Second, the best companies offer employees gold-plated plans as a point of differentiation. As an entrepreneur, I noticed that my firm's health insurance premiums increased by two or four points above inflation every year. Those costs were effectively non-negotiable. So when I had the means to do so, I went naked, saving my family $50,000 per year in premiums. Note, I'm not suggesting you do this.
I'm fortunate to be able to absorb any healthcare costs. Total U.S. healthcare expenditures were $4.9 trillion in 2023. Think about the previous sentence. The U.S. healthcare industrial complex is bigger than the entire German economy. Private businesses accounted for 18% of total expenditures, with three-quarters of that money going toward insurance premiums.
American households, two-thirds of which have employer-sponsored plans, picked up another 27% of total expenditures via employee contributions to premiums, co-pays, and out-of-pocket expenses. In a functioning market, consumers would allocate their dollars toward lower costs and better outcomes – In the U.S.

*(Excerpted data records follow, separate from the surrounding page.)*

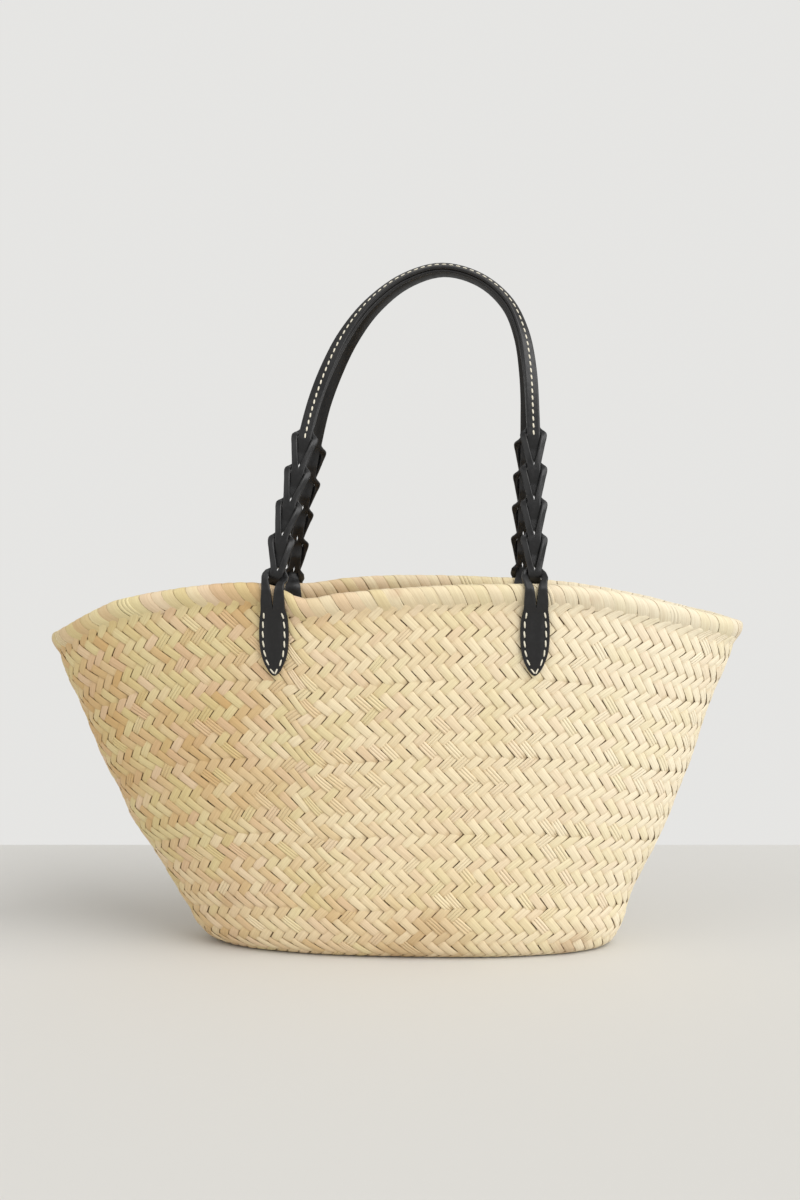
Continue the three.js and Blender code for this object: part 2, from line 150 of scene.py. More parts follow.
# Colours that are mixed into the straw, among them painted shade for the tucked ends and for the gaps
# between pads, the rim's share of the straw's brightness, and the sky
RIM_SHADE = 0.92
PINK_STRAW = (0.78, 0.56, 0.4, 1)
YELLOW_STRAW = (0.74, 0.66, 0.33, 1)
FIBRE_BROWN = (0.45, 0.28, 0.12, 1)
TUCK_SHADE_TAN = (0.5, 0.33, 0.14, 1)
GAP_SHADE_BROWN = (0.3, 0.18, 0.07, 1)
STAIN_BROWN = (0.36, 0.11, 0.05, 1)
WARM_WHITE = (1.0, 0.995, 0.975, 1)

# Studio lights: place and angle
KEY_PLACE, KEY_ANGLE = (1.0, -0.75, 0.97), math.radians(60)
FILL_PLACE, FILL_ANGLE = (-0.9, -0.6, 0.5), math.radians(60)

# Where the plait goes under the roll's wraps: depth under the wall's top, how far it stands off the wall
FLARE = (
    (9.3 * MM, 2.2 * MM),
    (11.6 * MM, 0.9 * MM),
    (14 * MM, 0),
)

# Foot of the wall's plait: how far its sheet stays over the floor, and its radius
FLOOR_CLEARANCE = 0.45 * MM
FOOT_ROUND = 3 * MM

# How far the floor's plait leans out where it climbs the wall, in shares of its climb
EDGE_LEAN = 0.25

# Wall sections: rise, then half width, half depth and shift as shares of the mouth's
WALL_SECTIONS = (
    (0, 0.573, 0.625, 0.038),
    (0.008, 0.586, 0.652, 0.04),
    (0.024, 0.604, 0.69, 0.036),
    (0.06, 0.63, 0.735, 0.03),
    (0.1, 0.645, 0.763, 0.028),
    (0.16, 0.669, 0.785, 0.019),
    (0.21, 0.692, 0.801, 0.017),
    (0.306, 0.741, 0.828, 0.014),
    (0.402, 0.791, 0.856, 0.005),
    (0.498, 0.826, 0.883, 0.004),
    (0.594, 0.866, 0.911, -0.001),
    (0.69, 0.897, 0.938, -0.004),
    (0.787, 0.93, 0.963, -0.004),
    (0.882, 0.969, 0.984, -0.004),
    (1, 1, 1, 0),
)

# Mouth line: place along the half width, then the height in front and behind as shares
MOUTH_LINE = (
    (-1, 0.853, 0.853),
    (-0.95, 0.876, 0.876),
    (-0.88, 0.914, 0.908),
    (-0.78, 0.956, 0.94),
    (-0.54, 0.996, 0.962),
    (-0.36, 1, 0.968),
    (-0.26, 0.963, 0.971),
    (-0.16, 0.976, 0.984),
    (0, 0.989, 0.992),
    (0.2, 0.998, 0.99),
    (0.42, 0.998, 0.981),
    (0.57, 0.985, 0.968),
    (0.75, 0.949, 0.938),
    (0.88, 0.918, 0.908),
    (0.95, 0.901, 0.895),
    (1, 0.884, 0.884),
)

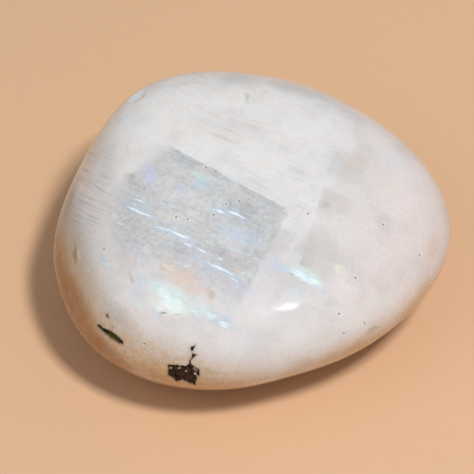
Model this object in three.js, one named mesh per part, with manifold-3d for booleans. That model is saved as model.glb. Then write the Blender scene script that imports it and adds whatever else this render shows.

healthcare market, however, consumers are left in the dark while insurers and providers maximize profits. More than 90% of Americans support greater healthcare price transparency. I don't know what the other 10% of Americans are thinking, but I do know that roughly the same share of Americans work in healthcare. Probably just a coincidence.
Injecting price transparency into health care could save an estimated $1 trillion annually, as employers and consumers could harness the power of markets to lower costs and inspire better outcomes. Senate Republicans, Democrats, and even the chamber's lone socialists support the Health Care Price Transparency Act 2.0. So why hasn't it become law? Because money is speech.
And the health care industry and its lobbyists have told Congress, give us America's wallet or we will fucking kill you, i.e. get you booted out of office. In 2024, U.S. businesses spent $4.4 billion on lobbying. It may be the greatest ROI in economic history.
One study found that lobbying connected to a 2004 law that created a one-time tax holiday for repatriated profits delivered a 22,000% return. In 2013, Amgen spent $5 million lobbying Congress for a two-year reprieve from Medicare price controls on a single drug. That effort resulted in $500 million of Medicare payments to Amgen.
No other industry embodies regulatory capture like the healthcare industrial complex. I'm watching season two of Andor. It's the best television show so far in the Star Wars franchise, but even if the force isn't strong with you, Andor is an illuminating case study in how revolutions begin. When we meet Cassian Andor, he's a petty thief. But as the Empire steps up pressure across the galaxy,
Our hero, and others like him, evolve into revolutionaries. Luigi Mangione, who allegedly murdered a health insurance CEO, isn't a revolutionary, but he's become a folk hero. His crowdfunded legal defense fund recently topped $1 million, with an average donation of $20. That a murderer would be seen as a hero is depraved and revealing.